Armstrong gave up the triathlon for cycling, and in 1991 won the United States amateur cycling title. Late in 1992, he signed a professional contract with Motorola, the only American team then competing internationally.

In 1993, his first full season as a professional, he won the world and United States pro championships and a stage of the Tour de France. After the 1996 season Motorola withdrew from cycling, and he signed with a new French team, Cofidis, for $1 million a year for two years.

For months, he had been experiencing groin pain, but dismissed it as the price of riding on a hard saddle five or six hours a day. Two weeks after he turned 25, he became dizzy, his vision was blurred and he was coughing up blood. Only then did he go to a doctor.

The findings were devastating. He had an especially lethal variety of testicular cancer that had spread to his lungs and abdomen (which had 12 tumors, some as large as golf balls) and his brain (two lesions). His right testicle was removed in one operation, and the brain lesions were repaired in another.

Doctors gave him no more than a 50 percent chance of survival. He underwent four rounds of intense chemotherapy, each a month apart, and after each one-week session he would get on his bike and ride 30 to 50 miles a day.

The cancer disappeared -- "a miracle," he said.

He sat out all of 1997. When he decided to race again, Cofidis did not want him and paid only 25 percent of his contract.
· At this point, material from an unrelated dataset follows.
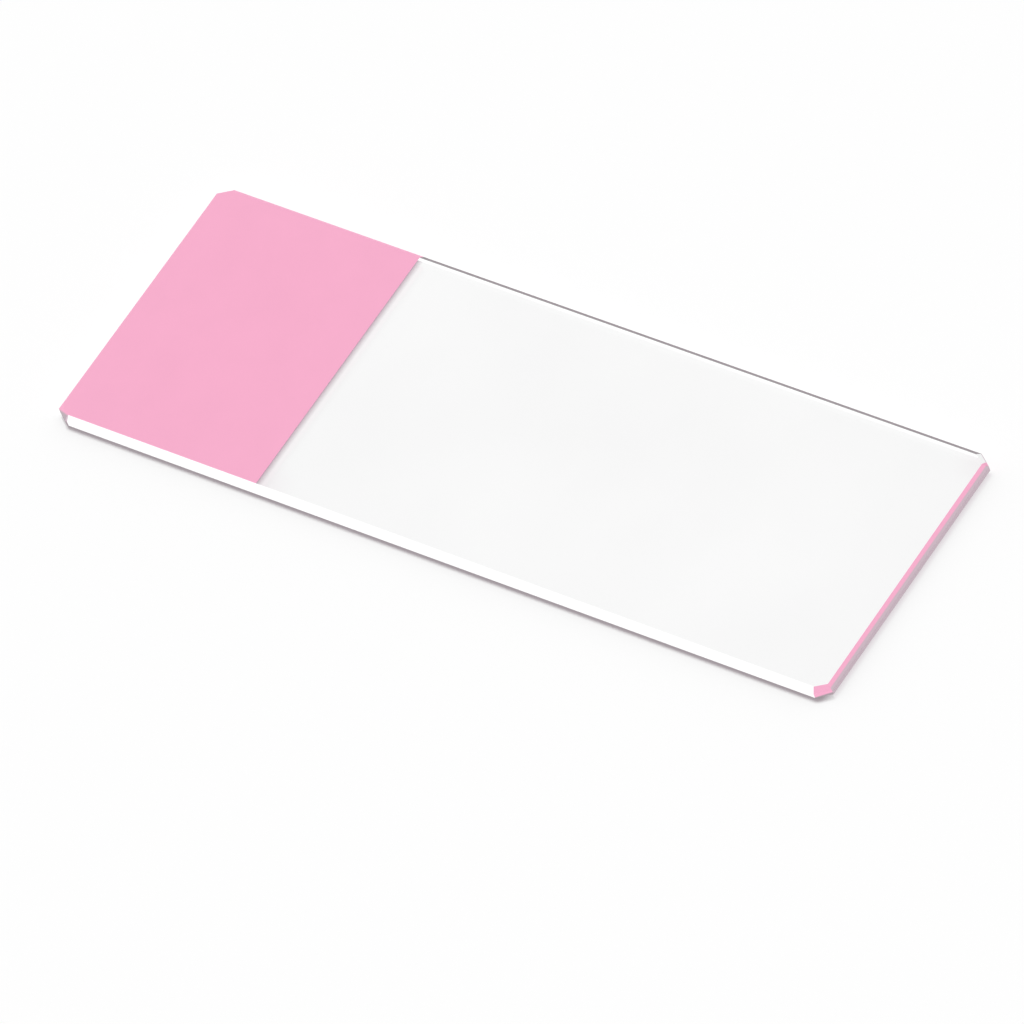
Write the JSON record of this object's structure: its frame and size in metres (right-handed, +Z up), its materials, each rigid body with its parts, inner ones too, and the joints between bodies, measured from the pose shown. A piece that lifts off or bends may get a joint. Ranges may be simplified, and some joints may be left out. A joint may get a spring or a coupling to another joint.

Other teams shunned him. Finally, the United States Postal Service team picked him up.

Early last year, in the middle of a French race, he found he was not mentally ready. He dropped out, flew back home to Austin, Tex., and, he recalled, "I didn't unpack my bike for four weeks."

He was about to quit cycling, but after riding in the North Carolina mountains for 10 days that spring with Bob Roll, a friend and former road racer, he changed his mind. Armstrong said he learned there that "it's not just the convalescence of the body, but it's the convalescence of the spirit as well."

Now, at 27, he is riding better than ever. At 5 feet 10 inches, he is trimmer than ever, too. His weight, once over 170 pounds, has dropped to 158, which means he has less bulk to carry up the mountains. While still boyish, he is more mature than the Wunderkind who seemed the descendant of an early Wheaties hero, Jack Armstrong, the All-American boy.

His salary is $500,000, and his Tour de France victory will earn him $1 million in bonuses and probably more than that in endorsements. He has been living in France during the spring and summer racing season, and in the off season in a $1 million, 5,000-square-foot home he built on the shores of Lake Austin.

His comeback has astounded Dr. Lawrence Einhorn, the oncologist at Indiana University Medical Center in Indianapolis who supervised his treatment.

"It's one thing to recover and go back to work as an accountant," Einhorn said, "but it is very, very difficult to perform as an athlete, after all the terrible fatigue you go through and everything else."

Armstrong is not on medication now. Tests show he is cancer free, and Einhorn said there was only a 2 percent chance the cancer would return.

Meanwhile, life goes on. Armstrong's story will be made into a movie by Bud Greenspan, the Olympic filmmaker. Mostly for fun, Armstrong has entered the Mercury Tour, a five-day mountain-bike race from Aug. 25-29 in Steamboat Springs, Colo. And there will be more road races, more chances to make the public aware of cancer, more chances to raise money to find a cure.

Armstrong is leading the way himself. Last October, the Lance Armstrong Foundation awarded two medical research grants worth $350,000.

"You go through this whole spectrum and cycle of the diagnosis, and the bad news and the depression and the treatment," he said. "You spend a year so scared and terrified that you feel like you deserve the rest of your life to have a vacation. But you can't. You have to return to your life and your family and your peers."

In May 1998, he married Kristin Richard, whom he had met a year before when she helped market his benefit bike race. They are expecting their first child in October, so he will pass up the world championships.

"You have to get your priorities right," said the man who seems to have done just that.